The latest New South Wales (NSW) Bureau of Crime Statistics and Research review of the impact of the February 2014 package of liquor law reforms has reignited the alcohol industry, Lord Mayor Clover Moore, the Greens, Senator David Leyonhjelm and Keep Sydney Open (KSO) in their opposition to these life-saving measures.
Their “better” alternative – articulated by Mr Fergus Taylor, Executive Director of Alcohol Beverages Australia (Telegraph, 7/3/17) – is the combination of education programs, improved transport, more police and tougher laws against drunken violent offenders; all wrapped up in a general appeal for greater individual freedoms and rights. This proposal relies on a study by United Kingdom anthropologist Dr Anne Fox to support its conclusion. A study paid for by beverage giant Lion.
We should not allow the vested interests of the alcohol industry and its bedfellows to shape and determine NSW’s public safety and health reform agenda.
The opinion of the alcohol industry is flawed in a number of respects.
Firstly, they ignore the obvious pharmacological impact of the consumption of high levels of alcohol that dominates sale and consumption patterns in the night-time economy. This includes substantial preloading on cheap, readily available booze from discount bottle shops.
Drinking alcohol progressively impairs reasoning and judgement skills in the frontal lobe of the brain. Pissed people make poor decisions, thereby cancelling out the very small positive impact of costly “feel-good” public education and social change programs advocated by the industry and their supporters.
The great irony of course is that the alcohol industry is the most vociferous caller for their patrons to exercise greater “individual responsibility”, while at the same time having absolutely no regard or responsibility for the general public. To the contrary, the alcohol industry profit the most from irresponsible alcohol promotions especially to children (alcohol “grooming”) via sporting events and failed Responsible Service of Alcohol (RSA) legal obligations. 93 per cent of young pub and club drinkers surveyed by BOCSAR reported they continued to be served alcohol when showing signs of intoxication.
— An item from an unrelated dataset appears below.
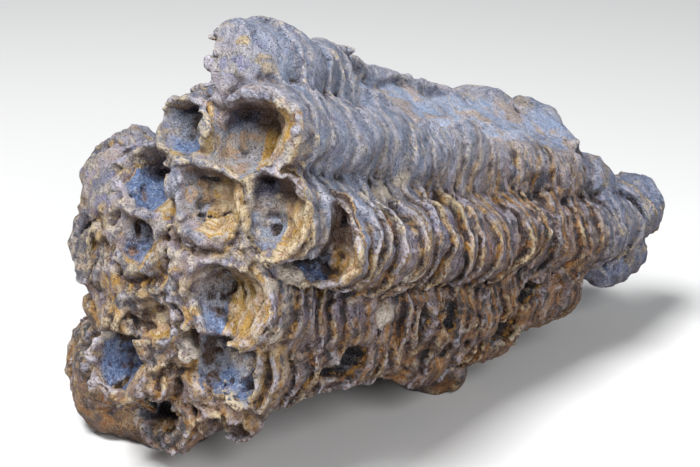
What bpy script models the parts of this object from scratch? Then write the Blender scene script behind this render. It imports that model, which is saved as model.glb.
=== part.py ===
"""Fossil coral: a loose block of a colony, its corallites fanned out from a blunt tip to a domed face of cups.

+Z is up and the block lies on z = 0. The cups face -Y and the tip points along +Y.
"""

import math
from typing import NamedTuple

import bmesh
import bpy
from mathutils import Vector, noise

MM = 0.001
FOOTPRINT_CENTRE = (-3.6, -1.5)  # x and y, in the layout below, of the point that the block is placed by

# The domed face of cups, in millimetres
FACE_FRONT = -77.0  # y of its most forward point
FACE_CENTRE = (-6.0, 44.0)  # x and z of that point
FACE_DOME_RADIUS = 110.0

# The blunt tip that the stems come from
TIP_Y = 72.0
TIP_CENTRE = (3.0, 20.0)  # x and z of the middle of the bundle there
FAN_CENTRE = (0.0, 46.0)  # x and z that the stems spread away from at the face
TIP_SPREAD = (0.26, 0.40)  # share of that spread, across and up, that is left at the tip

# Each stem is a stack of cups that flare towards the face, so its side is a row of rims
RIM_PITCH = 8.0
RIM_PITCH_SWING = 0.25
RIM_RELIEF = 2.2
STEM_TAPER = 0.72  # radius at the tip over radius at the face
STEM_SIDES = 20
STEM_BOW = (-6.0, 0.0)  # how far the middle of a stem lies off its straight line, across and up
LUMP_SIZE = 12.0
LUMP_RELIEF = 0.18  # share of the radius

# The hollow of a cup
CUP_BORE = 0.74  # radius of its mouth over the outer radius
CUP_FLOOR = 0.55  # radius of its floor over the radius of its mouth
CUP_LEAN = 0.16  # how far its floor sits off centre, away from the flank, over the outer radius
CUP_SIDES = 14
CUP_CLEARANCE = 4.0  # how far its cutter stands in front of the mouth

# The rock between the stems
MATRIX_SETBACK = 2.0  # how far behind the cups it ends
MATRIX_REACH = 0.7  # only stems at least this long hold rock between them

# The skin
GRAIN = 1.2  # size of the cells that the shapes are fused on
SKIN_KEPT = 0.1  # share of the fused faces that is kept


class Corallite(NamedTuple):
    """One stem. across and up are where its axis meets the face, in millimetres."""

    name: str
    across: float
    up: float
    radius: float
    depth: float = 0.0  # of its cup, or 0 where the cup is filled or broken off
    reach: float = 1.0  # share of the way to the tip that the stem runs
    setback: float = 0.0  # how far behind the domed face it ends
    bow: tuple = STEM_BOW


class Blob(NamedTuple):
    """A lump of rock, or the hollow of a pit. x, y and z are its centre and its half sizes."""

    name: str
    centre: tuple
    half: tuple


CORALLITES = (
    # The flank that shows its rims, from the top down
    Corallite("crest", 6, 93, 10.5, 0.0, 0.35, 5),
    Corallite("shoulder", 19, 81, 10.5, 9.0, 0.78),
    Corallite("brow", 25, 67, 9.0, 8.0, 0.35, -2),
    Corallite("brow_old", 31, 63, 10.5, 5.0, 0.9, 6, (-5, -3)),
    Corallite("cheek", 16, 48, 11.0, 8.0, 0.76, 0, (0, -8)),
    Corallite("jaw", 15, 32, 9.5, 9.0, 0.62, 0, (0, 0)),
    Corallite("keel", 15, 26, 8.0, 0.0, 0.6, 50, (0, -3)),
    # The middle of the face
    Corallite("temple", 0, 80, 8.0, 7.0, 0.7),
    Corallite("bridge", 9, 67, 9.0, 7.0, 0.8),
    Corallite("hollow", -8, 67, 9.0, 8.0, 0.8),
    Corallite("middle", -8, 54, 8.0, 5.0, 0.8),
    Corallite("dimple", -5, 38, 9.0, 3.0, 0.8),
    Corallite("lower", -12.4, 26.4, 9.0, 8.0, 0.8, -3.6),
    # The far edge of the face and the foot
    Corallite("edge_high", -25.5, 64, 10.3, 0.0, 0.9, 1),
    Corallite("edge_mid", -29, 49, 10.0, 5.0, 0.94),
    Corallite("edge_low", -29, 33, 8.5, 0.0, 0.94, 1),
    Corallite("heel_far", -33, 18, 11.5, 3.0, 0.4, 0),
    Corallite("heel", -15, 14, 9.5, 6.0, 0.2, 1),
    # Behind the face, seen only from above or behind
    Corallite("ridge", -9, 89, 10.0, 0.0, 0.82, 22, (-4, 3)),
    Corallite("back_high", -24, 77, 10.0, 0.0, 0.85, 27),
    Corallite("back_mid", -37, 58, 11.0, 0.0, 0.94, 22),
    Corallite("back_low", -36, 16, 13.0, 0.0, 0.7, 34),
)

LUMPS = (
    # The knobby far rim of the chalky trough on top
    Blob("rim_front", (-13, -8, 70), (9, 12, 8)),
    Blob("rim_mid", (-15, 11, 62), (11, 14, 8.5)),
    Blob("rim_back", (-14, 29, 57), (11, 13, 9)),
    Blob("rim_end", (-10, 45, 51), (9, 10, 9)),
    # What the block stands on, with the foot under the face
    Blob("belly", (-4, 3, 8), (13, 8, 10.5)),
    Blob("far_belly", (-24, 22, 9), (12, 16, 12)),
    Blob("foot", (-26, -58, 8), (15, 10, 11)),
    Blob("underside", (-13, -20, 17), (14, 34, 12)),
    # The tip
    Blob("tip_upper", (7, 64.5, 31.5), (8.5, 11, 9)),
    Blob("tip_lower", (6.5, 60, 20.5), (8, 11.5, 8)),
    Blob("row_end", (8, 46, 42), (7, 8, 7)),
    # The worn corners of the face
    Blob("corner", (-35, -66, 13), (9.5, 9, 13)),
    Blob("under_jaw", (4.8, -64, 18), (6.5, 8.5, 6.4)),
    Blob("peak", (6.8, -60.5, 88.5), (7.8, 7, 11.2)),
    Blob("temple_edge", (-1.5, -65, 80.5), (6.5, 7.5, 7.3)),
    Blob("hollow_edge", (-9, -65, 73), (6, 7, 6)),
)

PITS = (
    # Cups broken open and gaps along the lower flank
    Blob("broken_cup", (24, -47, 28), (8, 7, 5.5)),
    Blob("dark_cup", (22.5, -13, 28.5), (6, 3.6, 4.8)),
    Blob("cave", (20, 17, 24), (6, 4, 2.8)),
    Blob("gap", (18, -26, 19), (5, 2.2, 3.2)),
    Blob("black_hole", (7.8, -71, 16.8), (4.2, 8, 3.8)),
)


def face_y(across, up):
    """The y of the domed face of cups."""
    off = (across - FACE_CENTRE[0]) ** 2 + (up - FACE_CENTRE[1]) ** 2
    return FACE_FRONT + off / (2 * FACE_DOME_RADIUS)


def root_of(c):
    """Where the axis of a stem would start, at the tip."""
    return Vector(
        (
            TIP_CENTRE[0] + TIP_SPREAD[0] * (c.across - FAN_CENTRE[0]),
            TIP_Y,
            TIP_CENTRE[1] + TIP_SPREAD[1] * (c.up - FAN_CENTRE[1]),
        )
    )


def mouth_of(c):
    """Where the axis of a stem meets the domed face."""
    return Vector((c.across, face_y(c.across, c.up), c.up))


def axis_length(c):
    return (root_of(c) - mouth_of(c)).length


def axis_at(c, behind):
    """(point, growth direction) of a stem's bowed axis at a distance behind the domed face."""
    mouth, root = mouth_of(c), root_of(c)
    bow = Vector((c.bow[0], 0, c.bow[1]))
    t = behind / axis_length(c)
    point = mouth.lerp(root, t) + bow * (4 * t * (1 - t))
    growth = mouth - root - bow * (4 - 8 * t)
    return point, growth.normalized()


def across_axes(growth):
    """Two unit vectors square to the growth direction: one towards the flank, one upwards."""
    side = growth.cross(Vector((0, 0, 1))).normalized()
    return -side, side.cross(growth).normalized()


def rim_depths(index, first, last):
    """Distances of the rims behind the face, at an uneven pitch."""
    depths = [first]
    while depths[-1] < last - RIM_PITCH:
        swing = math.sin(2.4 * index + 1.9 * len(depths))
        depths.append(depths[-1] + RIM_PITCH * (1 + RIM_PITCH_SWING * swing))
    return depths


def stem_profile(c, index):
    """(distance behind the face, radius) of each ring: at each rim a lip, then a wall that draws in."""
    length = axis_length(c)
    last = c.reach * length
    lips = rim_depths(index, c.setback, last)
    rings = []
    if c.depth == 0:
        rings.append((lips[0] - 0.35 * c.radius, 0.55 * c.radius))
    for lip, following in zip(lips, lips[1:] + [last]):
        radius = c.radius * (1 - (1 - STEM_TAPER) * lip / length)
        for share, draw in ((0.0, 0.0), (0.5, 0.55), (0.9, 1.0)):
            rings.append((lip + share * (following - lip), radius - draw * RIM_RELIEF))
    rings.append((last, 0.75 * rings[-1][1]))
    rings.append((last + 0.25 * c.radius, 0.4 * rings[-1][1]))
    return rings


def lumpy(point, radius):
    """The radius at a point in space, swollen or drawn in by smooth noise."""
    return radius * (1 + LUMP_RELIEF * noise.noise(point / LUMP_SIZE))


def add_tube(bm, rings, sides):
    """Adds one closed tube round rings of (centre, growth direction, radius), the growth end first."""
    loops = []
    for centre, growth, radius in rings:
        side, rise = across_axes(growth)
        loop = []
        for k in range(sides):
            angle = 2 * math.pi * k / sides
            spoke = side * math.cos(angle) + rise * math.sin(angle)
            point = centre + spoke * lumpy(centre + spoke * radius, radius)
            loop.append(bm.verts.new(point * MM))
        loops.append(loop)
    for near, far in zip(loops, loops[1:]):
        for k in range(sides):
            j = (k + 1) % sides
            bm.faces.new((near[k], near[j], far[j], far[k]))
    bm.faces.new(list(reversed(loops[0])))
    bm.faces.new(loops[-1])


def add_stem(bm, c, index):
    rings = []
    for behind, radius in stem_profile(c, index):
        point, growth = axis_at(c, behind)
        rings.append((point, growth, radius))
    add_tube(bm, rings, STEM_SIDES)


def add_cup(bm, c):
    """A funnel whose floor leans away from the flank."""
    mouth = c.radius * CUP_BORE
    rings = []
    for behind, share in ((-CUP_CLEARANCE, 1.15), (0.0, 1.0), (0.6 * c.depth, 0.8), (c.depth, CUP_FLOOR)):
        point, growth = axis_at(c, c.setback + behind)
        side = across_axes(growth)[0]
        lean = -side * (CUP_LEAN * c.radius * max(0.0, behind) / c.depth)
        rings.append((point + lean, growth, mouth * share))
    add_tube(bm, rings, CUP_SIDES)


def add_blob(bm, blob):
    made = bmesh.ops.create_icosphere(bm, subdivisions=2, radius=1.0)
    centre = Vector(blob.centre)
    for v in made["verts"]:
        swell = lumpy(centre + v.co * max(blob.half), 1.0)
        v.co = (centre + Vector(a * b for a, b in zip(v.co, blob.half)) * swell) * MM


def add_matrix(bm):
    """The rock between the stems: the hull of their axes, a little short of the cups."""
    corners = []
    for c in CORALLITES:
        if c.reach >= MATRIX_REACH:
            first = c.setback + MATRIX_SETBACK
            last = c.reach * axis_length(c)
            for share in (0.0, 0.5, 1.0):
                point = axis_at(c, first + share * (last - first))[0]
                corners.append(bm.verts.new(point * MM))
    made = bmesh.ops.convex_hull(bm, input=corners)
    spare = [v for v in corners if not v.link_faces]
    bmesh.ops.delete(bm, geom=spare, context="VERTS")


def fill_rock(bm):
    """Stems, lumps and matrix, each closed and all overlapping."""
    add_matrix(bm)
    for index, c in enumerate(CORALLITES):
        add_stem(bm, c, index)
    for blob in LUMPS:
        add_blob(bm, blob)


def fill_hollows(bm):
    """Cups and pits."""
    for c in CORALLITES:
        if c.depth > 0:
            add_cup(bm, c)
    for blob in PITS:
        add_blob(bm, blob)


def fill_floor(bm):
    """A slab whose top is the surface that the block lies on."""
    size, thick = 400.0, 40.0
    made = bmesh.ops.create_cube(bm, size=1.0)
    bmesh.ops.scale(bm, vec=Vector((size, size, thick)) * MM, verts=made["verts"])
    bmesh.ops.translate(bm, vec=Vector((0, 0, -thick / 2)) * MM, verts=made["verts"])


def mesh_object(name, fill):
    """A new object whose mesh fill() makes, with its faces pointing out."""
    bm = bmesh.new()
    fill(bm)
    bmesh.ops.recalc_face_normals(bm, faces=bm.faces)
    mesh = bpy.data.meshes.new(name)
    bm.to_mesh(mesh)
    bm.free()
    obj = bpy.data.objects.new(name, mesh)
    obj.location = Vector((-FOOTPRINT_CENTRE[0], -FOOTPRINT_CENTRE[1], 0)) * MM
    bpy.context.scene.collection.objects.link(obj)
    return obj


def fuse(obj, name):
    """Joins overlapping bodies into one skin with an even grain."""
    remesh = obj.modifiers.new(name, "REMESH")
    remesh.mode = "VOXEL"
    remesh.voxel_size = GRAIN * MM


def subtract(obj, name, fill):
    """Cuts a hidden cutter's bodies out of an object."""
    cutter = mesh_object(name, fill)
    cutter.hide_render = True
    cutter.display_type = "WIRE"
    cut = obj.modifiers.new(name, "BOOLEAN")
    cut.operation = "DIFFERENCE"
    cut.solver = "EXACT"
    cut.use_self = True
    cut.object = cutter


def thin(obj, share):
    decimate = obj.modifiers.new("Thin", "DECIMATE")
    decimate.ratio = share


def stone_material():
    material = bpy.data.materials.new("coral_limestone")
    material.use_nodes = True
    shader = material.node_tree.nodes["Principled BSDF"]
    shader.inputs["Base Color"].default_value = (0.27, 0.22, 0.19, 1)
    shader.inputs["Roughness"].default_value = 0.85
    shader.inputs["Metallic"].default_value = 0.0
    return material


def build_colony():
    colony = mesh_object("coral_colony", fill_rock)
    fuse(colony, "Fuse the growth")
    subtract(colony, "hollow_cutters", fill_hollows)
    fuse(colony, "Even the skin")
    thin(colony, SKIN_KEPT)
    subtract(colony, "floor_cutter", fill_floor)
    colony.data.materials.append(stone_material())
    return colony


def main():
    for obj in list(bpy.data.objects):
        bpy.data.objects.remove(obj)
    build_colony()


main()
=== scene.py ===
"""The looks of the fossil coral: its fine stone surface, weathered colours and the photograph's camera."""

import math
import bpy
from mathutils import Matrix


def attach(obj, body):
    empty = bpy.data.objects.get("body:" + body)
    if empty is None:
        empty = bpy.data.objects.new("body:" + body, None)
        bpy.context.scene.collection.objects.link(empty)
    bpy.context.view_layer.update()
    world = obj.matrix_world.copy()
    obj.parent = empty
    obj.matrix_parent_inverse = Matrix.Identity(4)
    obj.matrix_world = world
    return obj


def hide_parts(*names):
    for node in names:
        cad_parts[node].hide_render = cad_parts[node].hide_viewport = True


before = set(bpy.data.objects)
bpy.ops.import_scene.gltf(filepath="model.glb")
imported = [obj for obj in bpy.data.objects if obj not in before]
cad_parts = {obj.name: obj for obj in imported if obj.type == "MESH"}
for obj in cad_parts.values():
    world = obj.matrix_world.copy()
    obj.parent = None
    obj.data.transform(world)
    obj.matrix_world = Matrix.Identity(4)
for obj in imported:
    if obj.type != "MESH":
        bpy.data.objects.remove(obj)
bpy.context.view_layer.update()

from concurrent.futures import ThreadPoolExecutor
from typing import NamedTuple

import bmesh
import bpy
import numpy as np
from mathutils import Vector

MM = 0.001

# The layout below is in millimetres, with the tip towards +y and the flank that shows towards +x.
# A wave in it is the (strength, size, table) of a noise that is added to something.
FOOTPRINT_CENTRE = (-3.6, -1.5, 0.0)  # the point that the block is placed by

# The domed face of cups
FACE_FRONT = -77.0
FACE_CENTRE = (-6.0, 44.0)
FACE_DOME_RADIUS = 110.0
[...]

Secondly, the alcohol lobby relies on crude and inaccurate risk and harm analyses to suggest that the current risk of becoming a victim of alcohol-related non-domestic violence does not justify proven population-wide controls such as earlier last drink measures. Tell that to the grieving families and friends of those killed and permanently impaired from a drunken assault. Tell that to our brave and dedicated emergency workers who are too often used as punching bags and spittoons by highly intoxicated pub and club patrons.
It is estimated that only around 25 per cent of assaults are reported to police. Of course, the harm to self and others from the dangerous oversupply, promotion, and consumption of alcohol is much more extensive than late night weekend assaults in entertainment precincts.
Around half the total acute alcohol-related harm associated with the night economy comes from unintended consequences by pissed persons falling over (known in ED departments as PAFO), alcohol poisoning, walking in front of cars and buses, motor vehicle collisions, near drownings, and attempted suicides. The industry also deliberately fails to count and pay for the chronic harms and public costs associated with high and persistent levels of alcohol consumption including increased cancer risks, a previously unseen explosion in young people with serious liver damage, and the greater risk of Fetal Alcohol Spectrum Disorders (FASD).
And we’re not just talking about a “small minority” of “irresponsible” late night patrons. The majority of patrons of the late night economy are served volumes of alcohol inconsistent with RSA laws putting themselves and others at considerable risk of both short and long-term harm, not just violence.
An alcohol blood level of 0.05 doubles the chances of a car crash, while 0.08 nearly quadruples such risk. Compounding this quantifiable risk is the impact of fatigue associated with drinking late into the night.
It is these inconvenient facts that the alcohol industry and its associates hide from and attempt to obfuscate by reliance upon pseudo-science and urban mythology. The same facts explain why Newcastle’s 2008 modest reduction in closing times and related measures including the earlier lockout, are so successful. In Newcastle, we have witnessed a 110 per cent increase in smaller bars and licensed restaurants, and a sustained drop in assaults over the last eight years.
The Sydney liquor lords’ inability to capitalise and profit from safer streets in a similar fashion to Newcastle is not a failure of the lockout laws, but rather a lack of entrepreneurship, imagination uncoupled from 24/7 boozing, and a government not immediately adopting consistent law reforms across the state.
Part of living in a civil society is accepting some modest curtailment of individual rights (speed limits through school zones, child vaccinations) for the greater collective good. We must be extremely wary of the alcohol industry and their supporting charmers who proffer their own snake oil “solutions” predicated on self-interest, cost shifting, and misinformation for such a deadly problem.